The meticulously planned policy was developed in reaction to the tourism free-for-all underway across Asia in the 1970s, when Maldives briefly became an exotic sidetrip on the hippie trail.

"There used to be no controls. Backpackers would arrive, go to the jetty and sail around. They were a bad influence, using drugs and sleeping on the beach, just removing their clothes in front of families," said Mahmood Shujau, then a tourism policymaker and now manager of the luxury Paradise Island Resort.

The government cracked down in 1984, banning low-end guesthouses and checking the paperwork of aspiring tourism workers.

"Almost instantly the backpackers were gone," Shujau said.

Some 500,000 tourists now visit Maldives each year -- nearly twice the country's population -- with most flying on package tours direct from Europe or Japan and taken straight to a resort for a week of sea and sun.

Trips outside resorts, save the congested capital Male, require special permission. In Huraa, an island of 900 people some 20 kilometers (12 miles) north of Male, tourists are chaperoned for hour-long visits to what is quaintly described as a "fishing village."

Huraa has some 25 shops, all near the ferry stop, selling T-shirts, photo albums, wooden turtles and other trinkets, many of them manufactured outside Maldives.

 

In deference to Islamic sensibilities, visitors to Maldives cannot take outside the airport any alcohol, pork or "idols," such as statues of the Buddha.

But once safely in the confines of their resorts, tourists are in a world of expensive cocktails and fine European dining, where diving lessons are offered in multiple languages and accounts are settled in US dollars.

Most staff members live in dormitories at the resorts, with those hailing from far awy in the 800-kilometer (500-mile) long stretch of islands returning home only once a year.

Three decades of tourism in Maldives have reduced the culture shock for employees leaving tight-knit families for lives surrounded by beer and bikinis.

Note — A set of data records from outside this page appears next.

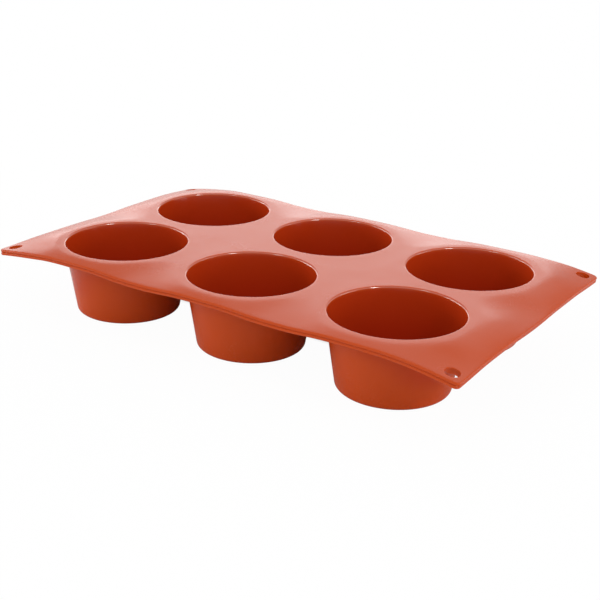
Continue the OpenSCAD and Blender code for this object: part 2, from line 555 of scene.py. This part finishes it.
def silicone(name, colour, pale, painted_shade_colour):
    """Moulded silicone rubber with a satin skin, and glossier inside the cups.

    Its colour wanders a little towards a paler, dustier shade over a few centimetres. Painted shade darkens
    the insides of the cups towards a deeper red below the rim, most at their floors. The skin has a fine
    eggshell grain, with slow waves under it, and its gloss varies with the paler tone and the grain. A
    polished line runs round each mouth, just under the top of its rim.
    """
    material = bpy.data.materials.new(name)
    g = Graph(material)
    place, x, y, z = g.place("XYZ")

    # How far a point lies outside the inner wall of the nearest cup, with x wrapped into one column.
    along = g.node("Math", {"operation": "WRAP"}, {0: x, 1: CUP_X / 2 * MM, 2: -CUP_X / 2 * MM})
    across = abs(y) - CUP_Y * MM
    beyond = (along * along + across * across) ** 0.5 - (z * SLOPE_IN + inner_r(0) * MM)

    # within is 1 on the insides of the cups and 0 on the rest of the mould, and the mask of painted shade
    # below the rims and lip are parts of it by height. down runs from 0 at the top of the mould to 1 at the
    # cups' floors.
    near_cups = ramp(g, abs(x), (CUP_X + SEAT_R + 1) * MM, (CUP_X + SEAT_R) * MM)
    within = ramp(g, beyond, 1.3 * MM, 1.0 * MM) * ramp(g, z, 0.7 * MM, 1.2 * MM) * near_cups
    down = ramp(g, z, TOP * MM, FLOOR_T * MM)
    # Where painted shade darkens the insides of the cups, below the rim.
    painted_shade_mask = within * ramp(g, z, (TOP - 0.4) * MM, (TOP - 2.2) * MM)
    under_top = ramp(g, z, (TOP - 0.22) * MM, (TOP - 0.34) * MM)
    lip = within * ramp(g, z, (TOP - 0.9) * MM, (TOP - 0.6) * MM) * under_top

    clouds = g.node("TexNoise", None, {"Vector": place, "Scale": 28.0, "Detail": 3.0, "Roughness": 0.55})
    grain = g.node("TexNoise", None, {"Vector": place, "Scale": 1600.0, "Detail": 2.0, "Roughness": 0.6})
    waves = g.node("TexNoise", None, {"Vector": place, "Scale": 60.0, "Detail": 1.0})
    shade = mix(g, (clouds - 0.42) * 0.5, colour, pale)
    fine = g.node("Bump", None, {"Strength": 0.12, "Distance": 0.00012, "Height": grain})
    slow = g.node("Bump", None, {"Strength": 0.25, "Distance": 0.0006, "Height": waves, "Normal": fine})
    looks = {
        # Painted shade: below the rim the cups' insides mix towards a deeper red, 0.65 of it at the top and
        # all of it at the floor.
        "Base Color": mix(g, painted_shade_mask * (0.65 + 0.35 * down), shade, painted_shade_colour),
        "Roughness": 0.26 - 0.11 * within + (clouds - 0.5) * 0.08 + (grain - 0.5) * 0.04,
        "IOR": 1.43,
        "Specular IOR Level": 0.25,
        "Coat Weight": 0.7 * lip,
        "Coat Roughness": 0.1,
        "Coat IOR": 2.4,
        "Normal": slow,
    }
    g.node("OutputMaterial", None, {"Surface": g.node("BsdfPrincipled", None, looks)})
    return material


RED = (0.50, 0.057, 0.004, 1)
DUSTY = (0.53, 0.075, 0.016, 1)
# A deeper red, painted as shade inside the cups.
PAINTED_SHADE_RED = (0.36, 0.017, 0.004, 1)
skin = silicone("silicone_satin", RED, DUSTY, PAINTED_SHADE_RED)

# ---------------------------------------------------------------- pieces

pieces = {"sheet": make_sheet()}
for node_name, (i, j) in CUPS.items():
    pieces[node_name] = make_cup(node_name, i, j)
for node_name, obj in pieces.items():
    obj.data.materials.append(skin)
    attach(obj, "root")
    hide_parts(node_name)

# ---------------------------------------------------------------- floor and room

WHITE = (1, 1, 1, 1)
FLOOR_WHITE = (0.9, 0.9, 0.9, 1)
FLOOR_RINGS = (0, 300, 600, 1200, 3000)  # radii in millimetres
FLOOR_Z = -0.4  # in millimetres
ROOM = 0.72


def shown_rays(g):
    """The rays that show the white background: 1 for the camera's, and 1 for those through gloss or glass."""
    camera_ray = g.node("LightPath", output="Is Camera Ray")
    gloss = g.node("LightPath", output="Is Glossy Ray") + g.node("LightPath", output="Is Transmission Ray")
    return camera_ray, gloss


def floor_white():
    """Plain matt white, with its distances in metres.

    To the camera it fades to pure white away from the mould, and keeps a trace of the shadow near it and the
    whole shadow under its middle. Gloss sees the white from further out. From below, the camera sees through
    the floor.
    """
    material = bpy.data.materials.new("floor_white")
    g = Graph(material)
    place, x, y = g.place("XY")
    distance = g.node("VectorMath", {"operation": "LENGTH"}, {0: place}, output="Value")
    front = ramp(g, y, -0.017, -0.009)
    back = ramp(g, y, 0.06, 0.10, 1.0, 0.0)
    sides = ramp(g, x * x, 0.07**2, 0.105**2, 1.0, 0.0)
    camera_ray, gloss = shown_rays(g)
    to_camera = (1 - front * back * sides) * ramp(g, distance, 0.16, 0.42, 0.97, 1.0)
    to_gloss = ramp(g, distance, 0.3, 0.8)
    plain = g.node("BsdfDiffuse", None, {"Color": FLOOR_WHITE})
    white = g.node("Emission", None, {"Color": WHITE, "Strength": 1.0})
    lit = g.node("MixShader", None, {0: camera_ray * to_camera + gloss * to_gloss, 1: plain, 2: white})
    behind = g.node("NewGeometry", output="Backfacing")
    clear = g.node("BsdfTransparent")
    both = g.node("MixShader", None, {0: camera_ray * behind, 1: lit, 2: clear})
    g.node("OutputMaterial", None, {"Surface": both})
    return material


def make_floor():
    """A round white floor: rings of points about the origin, just under the cups."""
    shell = Shell()
    a = np.linspace(0, 2 * np.pi, 65)[:-1]
    r = np.array(FLOOR_RINGS)[:, None]
    points = np.stack([r * np.cos(a), r * np.sin(a), np.full((len(r), len(a)), FLOOR_Z)], -1)
    shell.grid(points, True, True)
    floor = shell.piece("floor")
    floor.data.materials.append(floor_white())


def make_world():
    """White to the camera, and to gloss and glass near the horizon. The rest is an evenly lit room."""
    world = bpy.data.worlds.new("studio")
    bpy.context.scene.world = world
    g = Graph(world)
    way = g.node("TexCoord", output="Generated")
    up = g.node("SeparateXYZ", None, {"Vector": way}, output="Z")
    camera_ray, gloss = shown_rays(g)
    horizon = ramp(g, up, 0.05, 0.25, 1.0, 0.0)
    room = g.node("Background", None, {"Color": WHITE, "Strength": ROOM})
    white = g.node("Background", None, {"Color": WHITE, "Strength": 1.0})
    shown = camera_ray + gloss * horizon
    g.node("OutputWorld", None, {"Surface": g.node("MixShader", None, {0: shown, 1: room, 2: white})})


# ---------------------------------------------------------------- lamps and camera, in metres and degrees

# Name, azimuth, elevation, distance, width and height, and watts.
LAMPS = (
    ("backdrop_low", 214, 9, 1.8, (1.4, 0.36), 3.0),
    ("backdrop_middle", 210, 21, 1.8, (1.3, 0.45), 2.1),
    ("backdrop_high", 200, 38, 1.8, (1.3, 0.7), 2.1),
    ("backdrop_left", 250, 12, 1.8, (1.0, 0.4), 1.8),
    ("softbox_right", 74, 38, 1.5, (0.3, 0.3), 4.6),
    ("softbox_left", -17, 36, 1.5, (0.4, 0.25), 1.7),
    ("front_left", -72, 6, 1.6, (1.2, 0.4), 11.0),
    ("right_low", 118, 8, 1.6, (1.0, 0.4), 4.5),
)
LAMP_TARGET = (0, 0, 0.03)

CAMERA_TARGET = (0.044069, -0.058828, TOP * MM + 0.00025)
CAMERA_AZIMUTH, CAMERA_ELEVATION, CAMERA_ROLL = 33.7342, 21.3589, 1.4631
CAMERA_DISTANCE = 0.578212
SENSOR_WIDTH, FOCAL_LENGTH = 36.0, 67.487  # in millimetres


def around_object(azimuth, elevation, distance, target):
    """A place round a target: azimuth 0 is in front of it and 90 at its +X side."""
    a, e = np.radians(azimuth), np.radians(elevation)
    back = np.array([np.sin(a) * np.cos(e), -np.cos(a) * np.cos(e), np.sin(e)])
    return np.array(target) + distance * back


def aim(location, target, roll=0.0):
    """A matrix that looks from a place to a target, with its own X level, then turned by roll."""
    back = location - np.array(target)
    back /= np.linalg.norm(back)
    right = np.cross((0, 0, 1), back)
    right /= np.linalg.norm(right)
    up = np.cross(back, right)
    c, s = np.cos(np.radians(roll)), np.sin(np.radians(roll))
    matrix = np.eye(4)
    matrix[:3, :3] = np.stack([right * c + up * s, up * c - right * s, back], -1)
    matrix[:3, 3] = location
    return matrix.T.tolist()


def make_lamp(name, azimuth, elevation, distance, size, watts):
    """A soft rectangular lamp that faces the mould."""
    light = bpy.data.lights.new(name, "AREA")
    light.shape, light.size, light.size_y, light.energy = "RECTANGLE", size[0], size[1], watts
    lamp = bpy.data.objects.new(name, light)
    lamp.matrix_world = aim(around_object(azimuth, elevation, distance, LAMP_TARGET), LAMP_TARGET)
    lamp.visible_camera = False
    bpy.context.scene.collection.objects.link(lamp)


def make_camera():
    """The camera, to the front right of the mould and above it."""
    lens = bpy.data.cameras.new("camera")
    lens.sensor_width, lens.lens = SENSOR_WIDTH, FOCAL_LENGTH
    lens.clip_start, lens.clip_end = 0.01, 20.0
    camera = bpy.data.objects.new("camera", lens)
    place = around_object(CAMERA_AZIMUTH, CAMERA_ELEVATION, CAMERA_DISTANCE, CAMERA_TARGET)
    camera.matrix_world = aim(place, CAMERA_TARGET, CAMERA_ROLL)
    bpy.context.scene.collection.objects.link(camera)
    return camera


make_floor()
make_world()
for lamp in LAMPS:
    make_lamp(*lamp)
bpy.context.scene.camera = make_camera()
bpy.context.scene.view_settings.view_transform = "Standard"
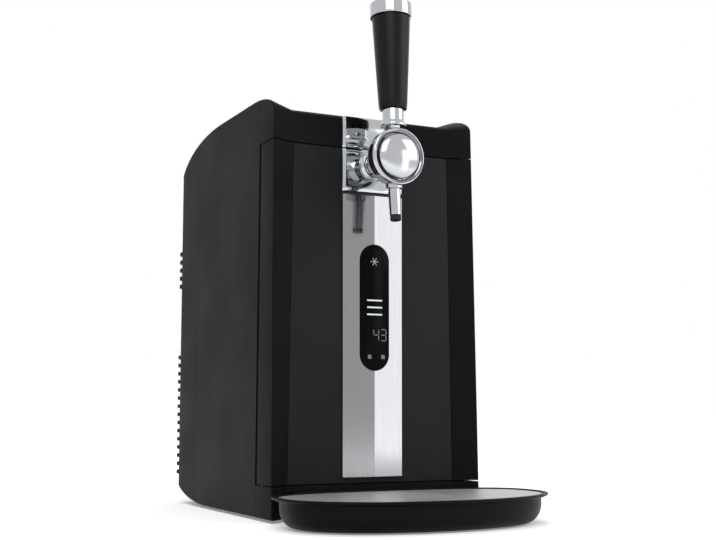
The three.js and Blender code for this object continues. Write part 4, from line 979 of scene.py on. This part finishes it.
def make_tap():
    def bore():
        return rod("y", (0.0, TAP[1], TAP[2]), BACK, BORE_RADIUS)

    shell = reversed(quarter((0, 0), WAIST, CROWN_DEPTH, 0, steps=2 * FINE))
    crown = [(r, h) for r, h in shell if r > CROWN_END]
    rim = fillet(RIM, RIM_EDGE)
    body = lathe([*STEM, *crown, RIM[0], *rim[1:], (0, RIM[-1][1])], "y", TAP, 2 * AROUND)
    boss = rod("z", (0.0, TAP[1], BOSS_LOW), WAIST, BOSS_RADIUS, edge=RIM_EDGE)
    cavity = rod("x", (-CAVITY_HALF, TAP[1], TAP[2]), 2 * CAVITY_HALF, CAVITY_RADIUS)
    body = cut(join(body, boss), cavity, blade_slot(), bore())
    body = piece(body, "tap_body_shown", "door", "chrome", FINISH["chrome"], "tap_body")
    # The rim's front faces and its groove take the darker chrome: painted shade
    body.data.materials.append(FINISH["rim"])
    hub = TO_PART @ Vector(TAP)
    for face in body.data.polygons:
        apart = face.center - hub
        if RIM_SHADE_INNER < math.hypot(apart.x, apart.z) < RIM_SHADE_OUTER and apart.y < RIM_SHADE_DEPTH:
            face.material_index = 1

    rosette = lathe(fillet(ROSETTE, ROSETTE_EDGE), "y", (0.0, 0.0, TAP[2]))
    piece(rosette, "tap_rosette_shown", "door", "chrome", FINISH["chrome"], "tap_rosette")
    shank = rod("y", (0.0, SHANK_FRONT, TAP[2]), SHANK_LENGTH, SHANK_RADIUS, steps=AROUND, edge=SHANK_EDGE)
    piece(cut(shank, bore()), "tap_shank_shown", "door", "chrome", FINISH["chrome"], "tap_shank")

    back, radius = MEDALLION_BACK, MEDALLION_RADIUS
    arch = [(r, back - MEDALLION_EDGE - h) for r, h in quarter((0, 0), radius, MEDALLION_DOME, 0)]
    medallion = lathe([(0, back), (radius - FIT, back), (radius, back - FIT), *arch], "y", TAP)
    piece(medallion, "tap_medallion_shown", "door", "steel", FINISH["medallion"], "tap_medallion")
    make_spout()


def blade_slot():
    """Room in the tap's body for the lever's blade over all of its travel."""
    half, margin = BLADE_SLOT_HALF, BLADE_MARGIN
    reach = BODY_REACH + OVERRUN
    first = math.radians(BLADE_LEAN + LEVER_LEAN)
    last = first - math.radians(LEVER_TRAVEL)

    def place(angle, radius, side):
        return (TAP[1] + radius * math.sin(angle) + side * math.cos(angle),
                TAP[2] + radius * math.cos(angle) - side * math.sin(angle))

    fan = [place(first, 0, margin), place(first, reach, margin),
           place(mix(first, last, 0.5), reach * FAN_BULGE, 0),
           place(last, reach, -margin), place(last, 0, -margin)]
    return prism("x", fan, -half, half)


SPOUT_TOP, SPOUT_END = 344.8, 317.0
SPOUT_RADIUS, SPOUT_END_RADIUS, SPOUT_BORE = 6.6, 6.0, 4.2
SPOUT_LEAN = 6.2
SPOUT_SINK = 2.0
SPOUT_EDGE = 0.6
SPOUT_BEYOND = 20
TIP_LENGTH, TIP_GAP = 5.5, 0.1
ORIGIN = (0, 0, 0)


def make_spout():
    top, beyond = SPOUT_TOP, SPOUT_BEYOND
    lean = math.radians(SPOUT_LEAN)
    length = (top - SPOUT_END) / math.cos(lean)
    move = Matrix.Translation((0.0, TAP[1], top)) @ Matrix.Rotation(-lean, 4, "X")

    def spun(profile):
        return turned(lathe(fillet(profile, SPOUT_EDGE), "z", ORIGIN, AROUND), move)

    tube = spun([(0, -length), (SPOUT_END_RADIUS, -length), (SPOUT_RADIUS, SPOUT_SINK), (0, SPOUT_SINK)])
    above = block((-beyond, beyond), (TAP[1] - beyond, TAP[1] + beyond), (top, BODY_TOP))
    hole = turned(rod("z", (0, 0, -length - beyond), length + 2 * beyond, SPOUT_BORE), move)
    tube = cut(tube, above, copied(hole))
    piece(tube, "spout_shown", "door", "chrome", FINISH["chrome"], "spout")
    radius, tip_low, tip_high = SPOUT_END_RADIUS - FIT, -length - TIP_LENGTH, -length - TIP_GAP
    tip = cut(spun([(0, tip_low), (radius, tip_low), (radius, tip_high), (0, tip_high)]), hole)
    piece(tip, "spout_tip_shown", "door", "rubber", FINISH["rubber"], "spout_tip")


# Lever, made upright about its pivot and then leant
HUB_HALF, HUB_RADIUS = 6.0, 7.0
BLADE_HALF, BLADE_THICK, BLADE_LENGTH, BLADE_EDGE = 3, 2.5, 36.6, 0.8
NECK = ((0, 32.6), (13.1, 32.6), (13.4, 32.9), (13.4, 34.6), (11.3, 38.6, 2.0), (11.3, 50.7), (0, 50.7))
LEVER_EDGE = 0.5
NECK_HOLE_LOW, NECK_HOLE_LENGTH = 39.0, 20.0
ROD_HOLE = 5.3
PIVOT_HOLE_HALF, PIVOT_HOLE = 12, 2.8
GRIP_LOW, GRIP_TOP = 51.0, 149.0
GRIP_EDGE = 0.6
GRIP_FOOT, GRIP_SHOULDER = 13.6, 19.4
GRIP_STEPS = 24
GRIP_SIDES = ((14.2, GRIP_LOW), (15.0, 55.0), (17.5, (GRIP_LOW + GRIP_TOP) / 2), (20.0, GRIP_TOP - FIT))
GRIP_HOLE_LOW, GRIP_HOLE_LENGTH = 40.0, 96.4
CAP_RADIUS = 21.9
CAP_LENGTH = 15.6
CAP_EDGE, CAP_ROUND = 1.5, 1.2


def make_lever():
    lean = Matrix.Translation(TAP) @ Matrix.Rotation(math.radians(-LEVER_LEAN), 4, "X")
    hub = rod("x", (-HUB_HALF, 0, 0), 2 * HUB_HALF, HUB_RADIUS, edge=LEVER_EDGE)
    blade = block((-BLADE_HALF, BLADE_HALF), (-BLADE_THICK, BLADE_THICK), (0, BLADE_LENGTH))
    blade = turned(bevel(blade, BLADE_EDGE), Matrix.Rotation(math.radians(-BLADE_LEAN), 4, "X"))
    neck = lathe(fillet(NECK, LEVER_EDGE), "z")
    rod_hole = rod("z", (0, 0, NECK_HOLE_LOW), NECK_HOLE_LENGTH, ROD_HOLE)
    pivot_hole = rod("x", (-PIVOT_HOLE_HALF, 0, 0), 2 * PIVOT_HOLE_HALF, PIVOT_HOLE)
    neck = cut(join(hub, blade, neck), rod_hole, pivot_hole)
    piece(turned(neck, lean), "lever_neck_shown", "lever", "chrome", FINISH["chrome"], "lever_neck")

    top = GRIP_TOP - FIT
    levels = [mix(GRIP_LOW + GRIP_EDGE, top - GRIP_EDGE, k / GRIP_STEPS) for k in range(GRIP_STEPS + 1)]
    swell = [(grip_radius(z), z) for z in levels]
    profile = [(0, GRIP_LOW), (GRIP_FOOT, GRIP_LOW), *swell, (GRIP_SHOULDER, top), (0, top)]
    grip = lathe(profile, "z", ORIGIN, 2 * AROUND)
    grip = cut(grip, rod("z", (0, 0, GRIP_HOLE_LOW), GRIP_HOLE_LENGTH, ROD_HOLE))
    piece(turned(grip, lean), "lever_grip_shown", "lever", "grip", FINISH["grip"], "lever_grip")

    high_edge = GRIP_TOP + CAP_LENGTH
    outline = [(0, GRIP_TOP), (CAP_RADIUS, GRIP_TOP, LEVER_EDGE),
               (CAP_RADIUS, high_edge - CAP_EDGE, CAP_ROUND),
               (CAP_RADIUS - CAP_EDGE, high_edge, CAP_ROUND), (0, high_edge)]
    cap = lathe(fillet(outline, LEVER_EDGE), "z", ORIGIN, 2 * AROUND)
    piece(turned(cap, lean), "grip_cap_shown", "lever", "chrome", FINISH["chrome"], "grip_cap")


def grip_radius(z):
    for (r0, z0), (r1, z1) in zip(GRIP_SIDES, GRIP_SIDES[1:]):
        if z <= z1:
            return mix(r0, r1, (z - z0) / (z1 - z0))
    return GRIP_SIDES[-1][0]


# Nodes of the frame that show their own form

CARRIED = {
    "inner": ("chamber_frame", "base_pan", "door_liner"),
    "housing_black": ("fan_frame", "air_pump", "air_nozzle", "power_inlet", "switch_housing", "fan_rotor"),
    "steel": ("latch_plate", "power_supply", "hinge_pin_lower", "hinge_pin_upper", "door_magnet",
              "tap_pivot_pin", "lever_rod"),
    "aluminium": ("chamber_liner", "cold_plate", "heat_sink"),
    "foam": ("insulation_body", "door_insulation"),
    "ceramic": ("thermoelectric_module", "air_tube", "hinge_washer"),
    "rubber": ("foot_front_left", "foot_front_right", "foot_rear_left", "foot_rear_right", "keg_seat",
               "door_gasket", "valve_plunger"),
    "gloss": ("switch_rocker",),
    "board": ("display_board",),
}
# Width of the rounding of their edges, in metres
ROUNDED = {
    "door_gasket": 0.0008, "keg_seat": 0.0008, "door_liner": 0.0008, "chamber_frame": 0.0006,
    "foot_front_left": 0.0010, "foot_front_right": 0.0010,
    "foot_rear_left": 0.0010, "foot_rear_right": 0.0010,
    "power_inlet": 0.0005, "switch_housing": 0.0005, "switch_rocker": 0.0004, "latch_plate": 0.0004,
    "fan_frame": 0.0004,
}
NODE_SEGMENTS = 2
NODE_ANGLE = 50.0


def finish_nodes():
    for key, names in CARRIED.items():
        for name in names:
            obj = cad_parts[name]
            obj.data.materials.clear()
            obj.data.materials.append(FINISH[key])
            if name in ROUNDED:
                rounding(obj, ROUNDED[name], NODE_SEGMENTS, NODE_ANGLE)


# Studio: soft lamps in plain white surroundings, which metal and glass show as well
AMBIENT = 0.5
FLOOR_HALF = 12.0
FLOOR_GLOW, FAR_GLOW = 0.22, 0.65
GLOW_START, GLOW_END = 0.4, 2.0


def make_world():
    world = bpy.data.worlds.new("studio")
    bpy.context.scene.world = world
    world.use_nodes = True
    tree = world.node_tree
    tree.nodes.clear()
    shown = node(tree, "ShaderNodeMix", {"data_type": "FLOAT"})
    tree.links.new(background_rays(tree), shown.inputs[0])
    shown.inputs[2].default_value = AMBIENT
    shown.inputs[3].default_value = 1.0
    light = node(tree, "ShaderNodeBackground")
    light.inputs["Color"].default_value = (1.0, 1.0, 1.0, 1.0)
    tree.links.new(shown.outputs[0], light.inputs["Strength"])
    out = node(tree, "ShaderNodeOutputWorld")
    tree.links.new(light.outputs[0], out.inputs["Surface"])


def background_rays(tree):
    """1 for the camera's own rays and for those that metal and glass send on, else 0."""
    path = node(tree, "ShaderNodeLightPath").outputs
    shown = path["Is Camera Ray"]
    for name in ("Is Glossy Ray", "Is Transmission Ray"):
        either = node(tree, "ShaderNodeMath", {"operation": "MAXIMUM"})
        tree.links.new(shown, either.inputs[0])
        tree.links.new(path[name], either.inputs[1])
        shown = either.outputs[0]
    return shown


def make_lamp(name, place, target, size, watts, mirrored=False):
    data = bpy.data.lights.new(name, "AREA")
    data.shape = "RECTANGLE"
    data.size, data.size_y = size
    data.energy = watts
    lamp = bpy.data.objects.new(name, data)
    lamp.location = place
    lamp.rotation_euler = (Vector(target) - Vector(place)).to_track_quat("-Z", "Y").to_euler()
    lamp.visible_glossy = mirrored
    bpy.context.scene.collection.objects.link(lamp)


def make_floor():
    mesh = bpy.data.meshes.new("floor")
    half = FLOOR_HALF
    corners = [(-half, -half, 0), (half, -half, 0), (half, half, 0), (-half, half, 0)]
    mesh.from_pydata(corners, [], [(0, 1, 2, 3)])
    floor = bpy.data.objects.new("floor", mesh)
    bpy.context.scene.collection.objects.link(floor)
    finish = Finish("floor_paint", "f4f4f4", 0.9, specular=0.0)
    tree = finish.tree
    seen = background_rays(tree)
    place = node(tree, "ShaderNodeTexCoord").outputs["Object"]
    away = node(tree, "ShaderNodeVectorMath", {"operation": "LENGTH"})
    tree.links.new(place, away.inputs[0])
    level = finish.spread(away.outputs["Value"], FLOOR_GLOW, FAR_GLOW, GLOW_START, GLOW_END)
    glow = node(tree, "ShaderNodeMath", {"operation": "MULTIPLY"})
    tree.links.new(seen, glow.inputs[0])
    tree.links.new(level, glow.inputs[1])
    tree.links.new(glow.outputs[0], finish.shader.inputs["Emission Strength"])
    finish.set("Emission Color", (1.0, 1.0, 1.0, 1.0))
    mesh.materials.append(finish.material)


# The camera of the photograph, in metres, millimetres of focal length, pixels and degrees
SENSOR = 36.0
FOCAL_LENGTH = 59.35
SHIFT_PIXELS = 98.0
CAMERA_PLACE = (-0.5726, -1.1910, 0.1161)
CAMERA_TILT, CAMERA_TURN = 92.0, -26.2


def make_camera():
    data = bpy.data.cameras.new("camera")
    data.sensor_width = SENSOR
    data.lens = FOCAL_LENGTH
    data.shift_y = SHIFT_PIXELS / PIXELS_WIDE
    camera = bpy.data.objects.new("camera", data)
    camera.location = CAMERA_PLACE
    camera.rotation_euler = (math.radians(CAMERA_TILT), 0.0, math.radians(CAMERA_TURN))
    bpy.context.scene.collection.objects.link(camera)
    bpy.context.scene.camera = camera
    bpy.context.scene.view_settings.view_transform = "Standard"


make_casing()
make_tray()
make_strip()
make_tap()
make_lever()
finish_nodes()
make_world()
make_floor()
make_lamp("key", (-1.1, -1.7, 1.9), (0.0, 0.0, 0.25), (1.6, 1.6), 36.0, mirrored=True)
make_lamp("fill", (1.8, -1.2, 1.3), (0.0, 0.0, 0.25), (1.4, 1.4), 16.0, mirrored=True)
make_lamp("top", (0.0, 0.5, 2.4), (0.0, 0.0, 0.2), (2.0, 2.0), 26.0)
make_lamp("strip_light", (0.85, -1.36, 0.42), (0.0, -0.06, 0.2), (0.3, 0.9), 1.9, mirrored=True)
make_camera()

Marketing itself to families and scuba diving enthusiasts, Maldives tends to draw a tame crowd.

"We don't have a lot of singles looking for fun," said Fezlyn Saleem, marketing director at the 225 guest-capacity Bandos Island Resort.

Bandos, whose attractions include six restaurants or bars and a child-care center amid 18 hectares (44 acres) of white sand, bungalows and coconut groves, takes about half a million dollars to operate each month, said Mohamed Waheed, the resort's finance chief.

Hoping to spread the tourism wealth and ease disruption to families, Maldives plans in the long term to build resorts in all 20 of its administrative regions from the current 11, said Deputy Tourism Minister Mohamed Saeed.

But as tourism expands, Maldives "will continue to be upmarket," Saeed said.

"The resorts need to produce their own water and electricity, provide their own fire brigade and rubbish collection, and import everything. Mass tourism is not for Maldives."